I'd think you could drop the 2 early-exit cases above and just check createOrFold against the 0 constant.
It would potentially introduce an extra constant 0 : index but simplify the code.
I think I would take that tradeoff.

springerm marked 5 inline comments as done.Sep 1 2021, 9:01 PM
springerm added inline comments.
mlir/test/Dialect/Linalg/tiled-loop-peeling.mlir
40

Good catch. This test case was wrong. And the scary thing is that it passed because it matched ops from the following test case. (Now fixed by using RUN: ...-LABEL:.

mlir/test/lib/Dialect/Linalg/TestLinalgTransforms.cpp
617

I'm adding this in a separate commit if that's OK.

springerm updated this revision to Diff 370154.Sep 1 2021, 9:01 PM
springerm marked 2 inline comments as done.

address comments

tpopp added a subscriber: tpopp.Sep 2 2021, 1:07 AM
tpopp added a comment.Sep 3 2021, 8:44 AM

Drive by comment

mlir/lib/Dialect/Linalg/Transforms/Loops.cpp
676–677

This needs to be updated some for memrefs I believe. When the loop op is bufferized, the loop op will have "outputs" but no "results" such as

linalg.tiled_loop (%i) = (%c0) to (%c24) step (%c4)
        ins(%lhs, %rhs : memref<24x64xi8>, memref<24x64xi8>)
        outs(%out : memref<24x64xi8>)
        iterators("parallel")
        distribution("block_x") {
mlir/test/Dialect/Linalg/tiled-loop-peeling.mlir
138–147

This example gets unlucky with the current TiledLoop semantics. If there were an "outs" specified, I believe this would fail as the final peel after peeling would have "outs" be empty. (see my other comment)
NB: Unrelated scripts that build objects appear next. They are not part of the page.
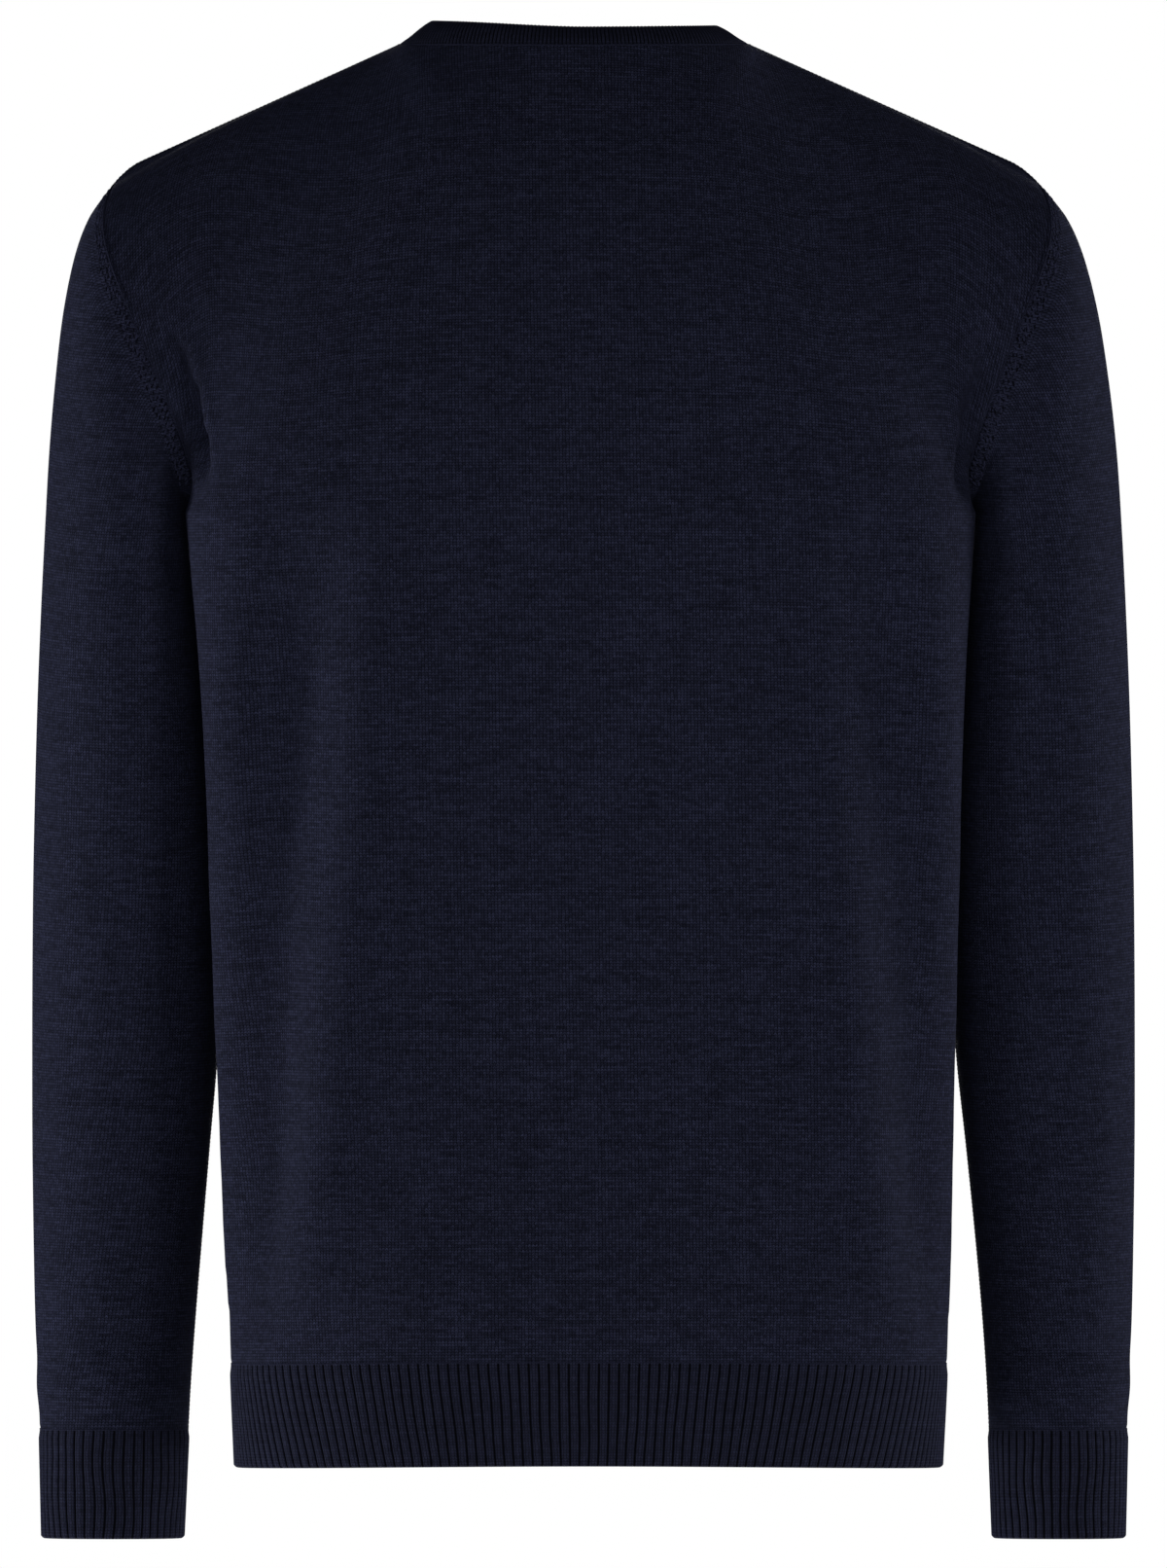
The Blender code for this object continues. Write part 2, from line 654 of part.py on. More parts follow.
def main():
    clear_scene()
    collection = bpy.data.collections.new(GARMENT)
    bpy.context.scene.collection.children.link(collection)
    hold = bpy.data.objects.new("wearer_hold", None)
    hold.empty_display_size = 0.05
    collection.objects.link(hold)

    back = panel_grid(BACK, BACK_NECK_STEPS)
    front = panel_grid(FRONT, FRONT_NECK_STEPS)
    left_sleeve = sleeve_grid()
    right_sleeve = mirrored(left_sleeve)
    neckband = neckband_grid()
    turned = right_sleeve[:, ::-1]
    normals = shared_normals(
        [(back, False), (front, False), (left_sleeve[::-1], True), (turned[::-1], True), (neckband, True)]
    )
    back_normals, front_normals, left_normals, right_normals, band_normals = normals
    neckband[1] += band_normals[1] * BAND_ROLL

    add_wall("back_panel", pressed(back, back_normals, BACK), back_normals, False)
    add_wall("front_panel", pressed(front, front_normals, FRONT), front_normals, False)
    add_wall("left_sleeve", left_sleeve[::-1], left_normals, True)
    add_wall("right_sleeve", turned[::-1], right_normals, True)
    add_wall("neckband", neckband, band_normals, True, free_edges=("last_row",))

    seam = HEM_SEAM - SEAM_GAP / 2
    bands = (("back_hem_rib", BACK, BACK_HEM_RIBS), ("front_hem_rib", FRONT, FRONT_HEM_RIBS))
    for name, side, ribs in bands:
        lines = (hem_line(side, seam, 0.0), hem_line(side, HEM_EDGE, RIB_LEAN))
        add_ribs(name, lines, False, ribs)
    cuff = (cuff_line(CUFF_SEAM_RING, SEAM_GAP / 2), cuff_line(CUFF_EDGE_RING))
    add_ribs("left_cuff_rib", cuff, True, CUFF_RIBS)
    add_ribs("right_cuff_rib", tuple(mirrored_line(line) for line in cuff), True, CUFF_RIBS, flip=True)


main()
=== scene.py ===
"""Looks of a navy V-neck sweater in fine knitted wool, hollow and filled out as it is worn.

Metres, +Z up. The front faces -Y and the wearer's left is +X. A piece that stands for a solid
repeats its surface from the same tables of sizes, at a finer step, with creases and ribs added.
The seams' yarn, the fashioning marks and the painted shade in the holes between the marks are
pieces of their own.
"""

import math
from functools import lru_cache

import bpy
import numpy as np
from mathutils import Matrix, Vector


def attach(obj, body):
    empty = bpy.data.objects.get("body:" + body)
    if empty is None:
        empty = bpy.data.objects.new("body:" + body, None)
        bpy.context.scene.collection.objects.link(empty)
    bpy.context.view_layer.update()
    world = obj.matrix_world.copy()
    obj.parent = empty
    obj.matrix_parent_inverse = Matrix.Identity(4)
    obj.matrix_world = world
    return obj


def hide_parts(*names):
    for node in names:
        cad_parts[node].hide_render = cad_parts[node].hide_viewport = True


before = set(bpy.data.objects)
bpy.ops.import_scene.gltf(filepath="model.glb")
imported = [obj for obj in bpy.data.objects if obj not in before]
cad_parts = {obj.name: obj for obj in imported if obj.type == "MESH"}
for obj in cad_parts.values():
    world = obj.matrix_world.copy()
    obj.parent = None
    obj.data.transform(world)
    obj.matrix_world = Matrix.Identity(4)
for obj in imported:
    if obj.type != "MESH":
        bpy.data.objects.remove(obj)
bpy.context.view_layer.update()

BACK = 1
FRONT = -1

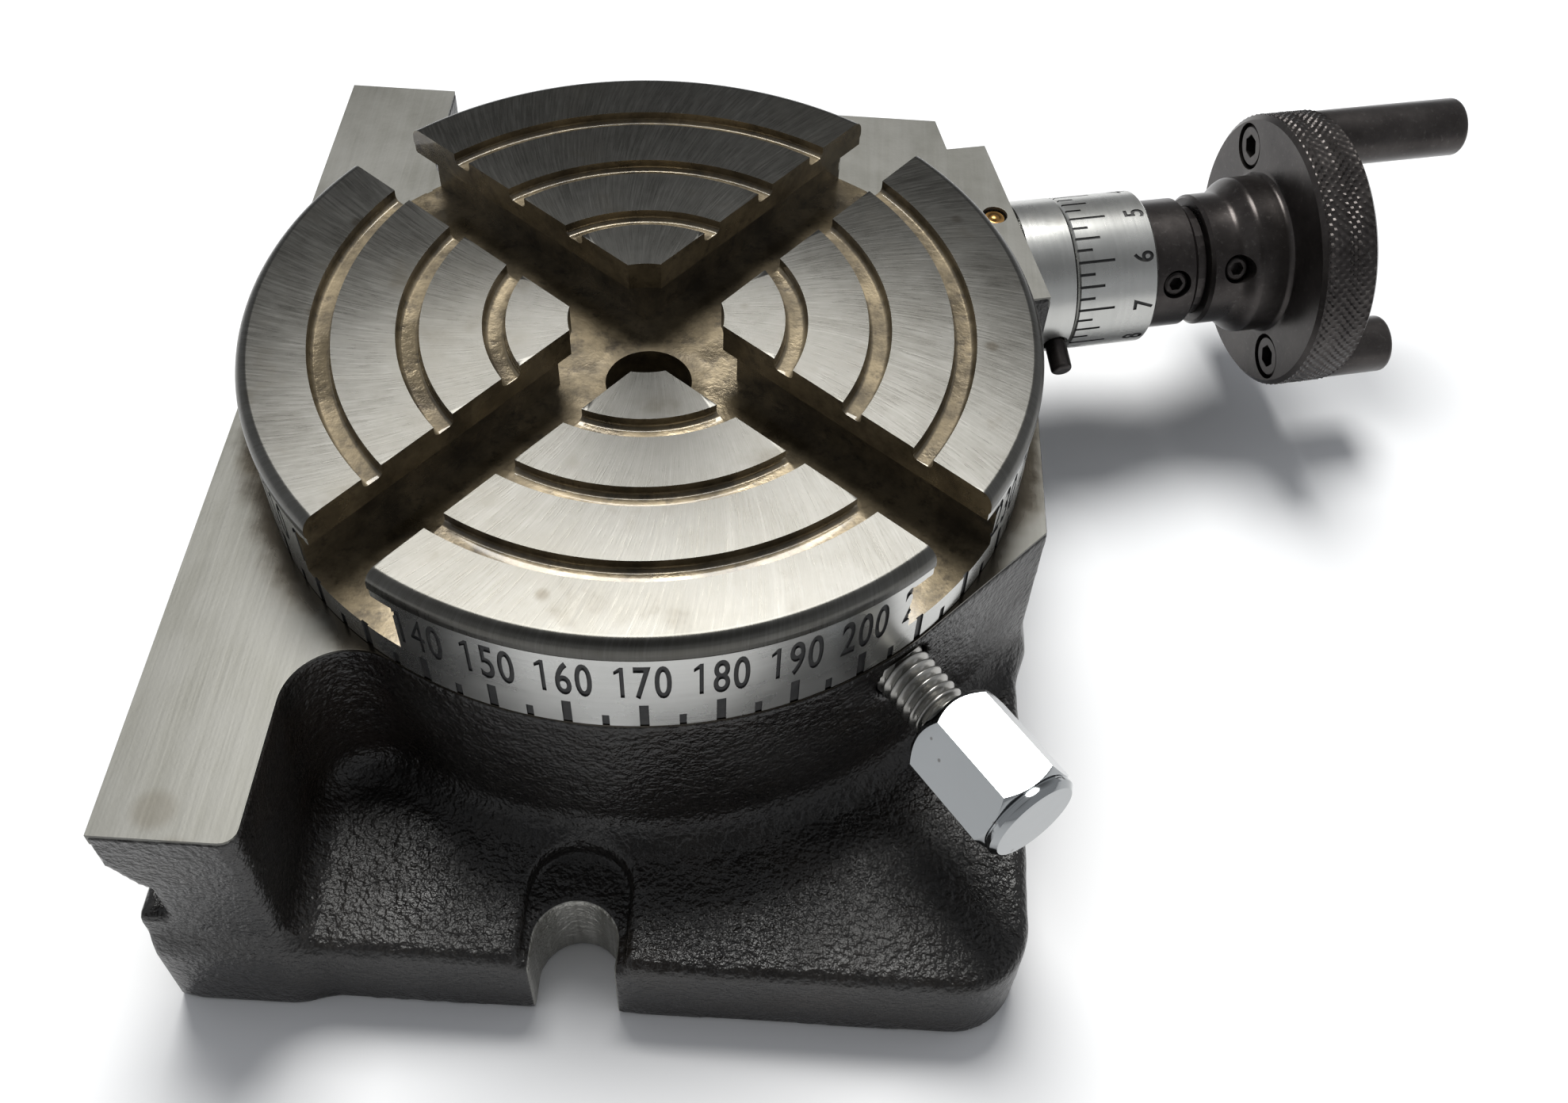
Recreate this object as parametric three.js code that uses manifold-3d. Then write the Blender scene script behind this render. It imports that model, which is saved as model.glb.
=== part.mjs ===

springerm updated this revision to Diff 370782.Sep 4 2021, 10:08 PM
springerm marked an inline comment as done.

address comments

springerm marked an inline comment as done.Sep 4 2021, 10:15 PM
springerm added inline comments.
mlir/lib/Dialect/Linalg/Transforms/Loops.cpp
676–677

Nice catch

herhut accepted this revision.Sep 6 2021, 4:48 AM

Thanks!

This revision is now accepted and ready to land.Sep 6 2021, 4:48 AM
This revision was landed with ongoing or failed builds.Sep 6 2021, 5:50 PM
This revision was automatically updated to reflect the committed changes.